Can you please confirm which AWS CodeBuild Environment Compute Type you are using and how many workers you have enabled.

It would be worth testing with 25 workers and the BUILD_GENERAL1_SMALL compute type to establish a baseline.

pallanagaraju commented 2 years ago

we are already using number workers are 30 and BUILD_GENERAL1_SMALL compute type. here is the image for puppet initialization parameters. pupet parameters additional paramters puppet

here is i have attached the puppet initialization stack parameters for your reference

eamonnfaherty commented 2 years ago

Could you share a copy of the utilisation graph please?

This version of puppet has a new workflow engine and may require a change to the number of workers. Could you rerun with 20 please?

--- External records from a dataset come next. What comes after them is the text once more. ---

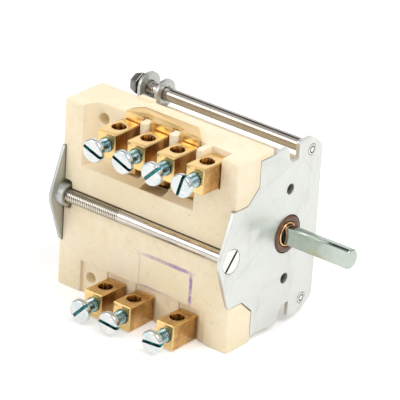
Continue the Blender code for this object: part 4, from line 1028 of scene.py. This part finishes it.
class SWITCH_OT_shaft(bpy.types.Operator):
    """Turn the shaft with its flat, the brass bush and the brown ring"""

    bl_idname = "switch.shaft"
    bl_label = "Shaft and bush"

    def execute(self, context):
        low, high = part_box("shaft")
        radius = (high.z - low.z) / 2
        edge = SHAFT_END_ROUNDING
        profile = [
            (SHAFT_JOINT_X, 0.0), (SHAFT_JOINT_X, radius),
            *arc(high.x - edge, radius - edge, edge, edge, 90, 4), (high.x, 0.0),
        ]
        past = radius * 3
        flat = block((FLAT_START, -past, -past), (high.x + past, -FLAT_OFFSET, past))
        bar = soften(subtract(lathe(profile, 64), [flat]), NICK, 40.0)
        rear = bmesh.new()
        rear.from_mesh(NODES["shaft"].data)
        bmesh.ops.remove_doubles(rear, verts=rear.verts, dist=CAD_MERGE)
        everything = rear.verts[:] + rear.edges[:] + rear.faces[:]
        bmesh.ops.bisect_plane(
            rear, geom=everything, plane_co=(SHAFT_JOINT_X, 0, 0), plane_no=AXIS_X,
            clear_outer=True,
        )
        bmesh.ops.holes_fill(rear, edges=[rim for rim in rear.edges if rim.is_boundary])
        steel = shaft_steel()
        show("shaft_bar", merge(bar, rear), steel, "shaft_assembly", "bright_steel", ["shaft"])
        dress_nodes(("shaft_clip", "rear_sleeve"), steel)
        dress_nodes(("detent_wheel",), dark_steel())
        self.bush(context)
        return {"FINISHED"}

    def bush(self, context):
        """The brass bearing with its thin proud rim, and the brown ring round it."""
        low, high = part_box("shaft_bush")
        flange = (high.z - low.z) / 2
        shelf = low.x + BUSH_FLANGE
        brass = lathe([
            (low.x, BUSH_BORE), (low.x, flange), (shelf, flange), (shelf, BUSH_RADIUS),
            (high.x - BUSH_RIM, BUSH_RADIUS), (high.x, BUSH_RADIUS - BUSH_RIM),
            (high.x, BUSH_BORE + BUSH_RIM), (high.x - BUSH_RIM, BUSH_BORE),
        ], 64)
        # The bore's faces take the dark material, painted as shade in the hollow.
        for face in brass.faces:
            face.material_index = int(max(map(reach_of, face.verts)) < BUSH_BORE + BUSH_RIM * 0.5)
        copper = drawn_metal("copper_brass", BUSH_COPPER, 0.16, 0.30, (1.0, 1.0, 1.0), 900.0, 0.2)
        show("bush_turned", brass, copper, "switch_body", "brass", ["shaft_bush"], dark_steel())
        low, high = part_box("bush_ring")
        outer = (high.z - low.z) / 2
        inner = BUSH_RADIUS + RING_CLEARANCE
        dome = arc(high.x - RING_DOME, (inner + outer) / 2, RING_DOME, (outer - inner) / 2, 180, 8)
        ring = lathe([(low.x, inner), (low.x, outer), *dome], 64)
        show("ring_turned", ring, brown_fibre(), "switch_body", "brown_fibre", ["bush_ring"])


class SWITCH_OT_mechanism(bpy.types.Operator):
    """Finish the cams, the pusher guide and the push pins inside the chamber"""

    bl_idname = "switch.mechanism"
    bl_label = "Cam mechanism"

    def execute(self, context):
        resin = matt_material("cam_resin", CAM_RESIN, 0.45, 300.0)
        steatite = matt_material("steatite", STEATITE, 0.45, 260.0)
        dress_nodes([f"cam_{number}" for number in range(1, 5)], resin)
        dress_nodes(("pusher_guide",), brown_fibre())
        dress_nodes([f"pusher_{number}" for number in range(1, 5)], steatite)
        return {"FINISHED"}


def dress_nodes(names, material):
    """Puts a material in a carried CAD node's slots."""
    for name in names:
        mesh = NODES[name].data
        mesh.materials.clear()
        mesh.materials.append(material)


class SWITCH_OT_stage(bpy.types.Operator):
    """Build the floor, the lamps, the room light and the camera"""

    bl_idname = "switch.stage"
    bl_label = "Studio"

    def execute(self, context):
        studio = context.scene.switch_studio
        self.floor(context, studio)
        self.lamps(context, studio)
        self.room(context, studio)
        self.camera(context)
        context.scene.view_settings.view_transform = "Standard"
        return {"FINISHED"}

    def floor(self, context, studio):
        """A wide pale floor that keeps the shadow and shows white elsewhere."""
        shape = bmesh.new()
        bmesh.ops.create_grid(shape, x_segments=1, y_segments=1, size=FLOOR_HALF_WIDTH)
        bmesh.ops.translate(shape, verts=shape.verts, vec=(0, 0, CAD_BOX[0][2] - FLOOR_GAP))
        mesh = bpy.data.meshes.new("floor")
        shape.to_mesh(mesh)
        shape.free()
        made, nodes, shader, _ = start_material("pale_floor")
        shader.inputs["Base Color"].default_value = (*studio.floor_colour, 1.0)
        shader.inputs["Roughness"].default_value = 0.9
        shader.inputs["Specular IOR Level"].default_value = 0.1
        shader.inputs["Emission Color"].default_value = (1.0, 1.0, 1.0, 1.0)
        path = nodes.add("ShaderNodeLightPath")
        seen = nodes.math("MAXIMUM", path.outputs["Is Camera Ray"], path.outputs["Is Glossy Ray"])
        seen = nodes.math("MAXIMUM", seen, path.outputs["Is Transmission Ray"])
        glow = nodes.math("MULTIPLY", seen, studio.floor_glow)
        nodes.feed(shader.inputs["Emission Strength"], glow)
        mesh.materials.append(made)
        floor = bpy.data.objects.new("floor", mesh)
        context.scene.collection.objects.link(floor)

    def lamps(self, context, studio):
        """A large key lamp over the shaft side and a soft one on the terminal side."""
        for name, power, (place, size) in (
            ("key", studio.key_power, KEY_LAMP), ("front", studio.fill_power, FRONT_LAMP),
        ):
            lamp = bpy.data.lights.new(name, "AREA")
            lamp.shape = "SQUARE"
            lamp.size = size
            lamp.energy = power
            holder = bpy.data.objects.new(name, lamp)
            holder.location = place
            holder.rotation_euler = (-Vector(place)).to_track_quat("-Z", "Y").to_euler()
            context.scene.collection.objects.link(holder)

    def room(self, context, studio):
        """Light from above, with a low dark band and two cards behind for the metal's streaks."""
        world = bpy.data.worlds.new("studio_room")
        world.use_nodes = True
        context.scene.world = world
        nodes = Nodes(world.node_tree)
        background = world.node_tree.nodes["Background"]
        direction = nodes.add("ShaderNodeTexCoord").outputs["Generated"]
        parts = nodes.add("ShaderNodeSeparateXYZ", {"Vector": direction})
        height = nodes.ramp(parts.outputs["Z"], 0.02, 0.26)
        room = nodes.mix(height, ROOM_LOW, ROOM_HIGH)
        climb = nodes.math("ARCTAN2", parts.outputs["Z"], parts.outputs["Y"])
        leftward = nodes.ramp(nodes.math("MULTIPLY", parts.outputs["X"], -1.0), 0.25, 0.40)
        for tone, rise, fall in (DARK_CARD, PALE_CARD):
            card = nodes.math("SUBTRACT", nodes.ramp(climb, *rise), nodes.ramp(climb, *fall))
            room = nodes.mix(nodes.math("MULTIPLY", card, leftward), room, tone)
        nodes.feed(background.inputs["Color"], room)
        background.inputs["Strength"].default_value = studio.sky_strength

    def camera(self, context):
        lens = bpy.data.cameras.new("photo_camera")
        lens.lens = CAMERA_LENS
        lens.sensor_width = CAMERA_SENSOR
        lens.sensor_fit = "HORIZONTAL"
        lens.clip_start = 0.01
        lens.clip_end = 20.0
        camera = bpy.data.objects.new("photo_camera", lens)
        turn = Matrix((CAMERA_RIGHT, -Vector(CAMERA_DOWN), -Vector(CAMERA_FORWARD))).transposed()
        camera.matrix_world = Matrix.Translation(CAMERA_PLACE) @ turn.to_4x4()
        context.scene.collection.objects.link(camera)
        context.scene.camera = camera


class SWITCH_PT_panel(bpy.types.Panel):
    """The sidebar panel that lists the switch's steps and values"""

    bl_idname = "SWITCH_PT_panel"
    bl_label = "Heat switch"
    bl_space_type = "VIEW_3D"
    bl_region_type = "UI"
    bl_category = "Heat switch"

    def draw(self, context):
        for operator in OPERATORS:
            self.layout.operator(operator.bl_idname)
        for group in (context.scene.switch_finishes, context.scene.switch_studio):
            for name in group.__annotations__:
                self.layout.prop(group, name)


OPERATORS = (
    SWITCH_OT_ceramic,
    SWITCH_OT_plates,
    SWITCH_OT_rods,
    SWITCH_OT_tie_bolt,
    SWITCH_OT_terminal_blocks,
    SWITCH_OT_terminal_screws,
    SWITCH_OT_contacts,
    SWITCH_OT_shaft,
    SWITCH_OT_mechanism,
    SWITCH_OT_stage,
)
CLASSES = (SwitchStudio, SwitchFinishes, *OPERATORS, SWITCH_PT_panel)


def register():
    for kind in CLASSES:
        bpy.utils.register_class(kind)
    bpy.types.Scene.switch_studio = PointerProperty(type=SwitchStudio)
    bpy.types.Scene.switch_finishes = PointerProperty(type=SwitchFinishes)


def unregister():
    del bpy.types.Scene.switch_finishes
    del bpy.types.Scene.switch_studio
    for kind in reversed(CLASSES):
        bpy.utils.unregister_class(kind)


def main():
    """Registers the add-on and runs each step."""
    register()
    for operator in OPERATORS:
        group, name = operator.bl_idname.split(".")
        if getattr(getattr(bpy.ops, group), name)() != {"FINISHED"}:
            raise RuntimeError(operator.bl_label + " didn't finish")


if __name__ == "__main__":
    main()
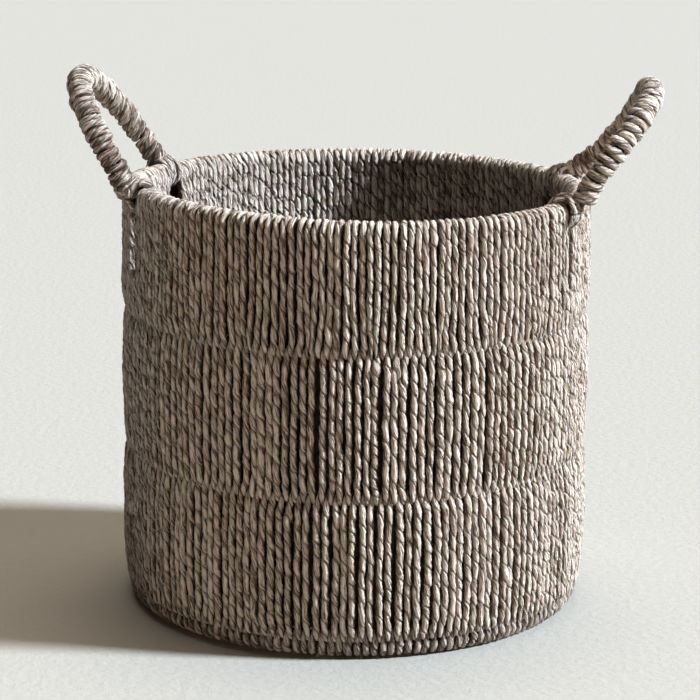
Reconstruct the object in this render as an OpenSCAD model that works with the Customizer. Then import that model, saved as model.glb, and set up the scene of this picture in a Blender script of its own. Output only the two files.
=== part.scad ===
// Round open basket: twisted rush cord wound over a welded wire frame, with two fixed loop handles.
// Z is up, the floor is at z = 0, and the handles stand over +X and -X.

/* [Basket] */
// Outer diameter of the wound wall
basket_d = 400; // [390:1:420]
// Height of the rim above the floor
rim_h = 363; // [350:1:380]
// Height of the joint between the upper and the middle tier
upper_joint_h = 256; // [250:1:262]
// Height of the joint between the middle and the lower tier
lower_joint_h = 137; // [130:1:145]
// Height of the band that turns under to the floor
base_band_h = 17; // [16:0.5:18]
// Radius of the rounded edge between the wall and the floor
foot_r = 12; // [8:1:14]

/* [Cord and wire] */
// Thickness of the twisted cord
cord_d = 7.5; // [7:0.1:8]
// Thickness of the frame's wire
wire_d = 5; // [4:0.1:5.5]
// Clearance between the wire and the cord wound over it
wire_gap = 0.2; // [0.1:0.05:0.3]

/* [Handles] */
// Distance between the two legs of a handle, centre to centre
handle_span = 156; // [140:1:164]
// Length of a handle from the rim to the middle of its grip
handle_rise = 108; // [100:1:125]
// Lean of a handle outwards from upright, in degrees
handle_lean = 35; // [28:1:42]
// Thickness of a handle over its winding
handle_d = 21; // [19:0.5:23]
// Angle round the basket of the slot for each handle leg
slot_angle = 5; // [4.5:0.1:6]
// Thickness of the lashing that ties a leg to the rim
lashing_d = 24; // [22:0.5:25]

/* [Base] */
// Radius where the radial winding of the base meets the coiled middle
base_coil_r = 100; // [80:1:120]
// Radius of the small ring that joins the wires under the middle
hub_r = 20; // [18:1:30]

/* [Hidden] */
$fn = 96;

cord_colour = [0.52, 0.46, 0.40];
tier_colour = [0.47, 0.42, 0.36];
lower_colour = [0.42, 0.37, 0.33];
handle_colour = [0.58, 0.52, 0.45];
wire_colour = [0.16, 0.14, 0.13];

// The wall is the wire with one layer of cord on each side of it.
wall_t = wire_d + 2 * cord_d;
outer_r = basket_d / 2;
inner_r = outer_r - wall_t;
ring_r = outer_r - wall_t / 2;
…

pallanagaraju commented 2 years ago

hi Please find the resource utilization graphs resource utilization

pallanagaraju commented 2 years ago

Hi

I have tried configuring the Num workers to 20 still i am getting the memory error for "servicecatalog-puppet-deploy-in-spoke" code build job

eamonnfaherty commented 2 years ago

The hub creates a json encoded file containing a list of tasks that should be run in the spoke. This file was 725mb in this example. The AWS CodeBuild environment in the spoke account could not load a 725mb file due to memory restrictions.

In the release https://github.com/awslabs/aws-service-catalog-puppet/releases/tag/0.197.0 I have removed the unused reverse dependencies from the task manifest file.

In this example the 725mb file was reduced to 350mb.

I have tested loading a 350mb json file within the smallest CodeBuild environment type and it works so this should resolve the issue.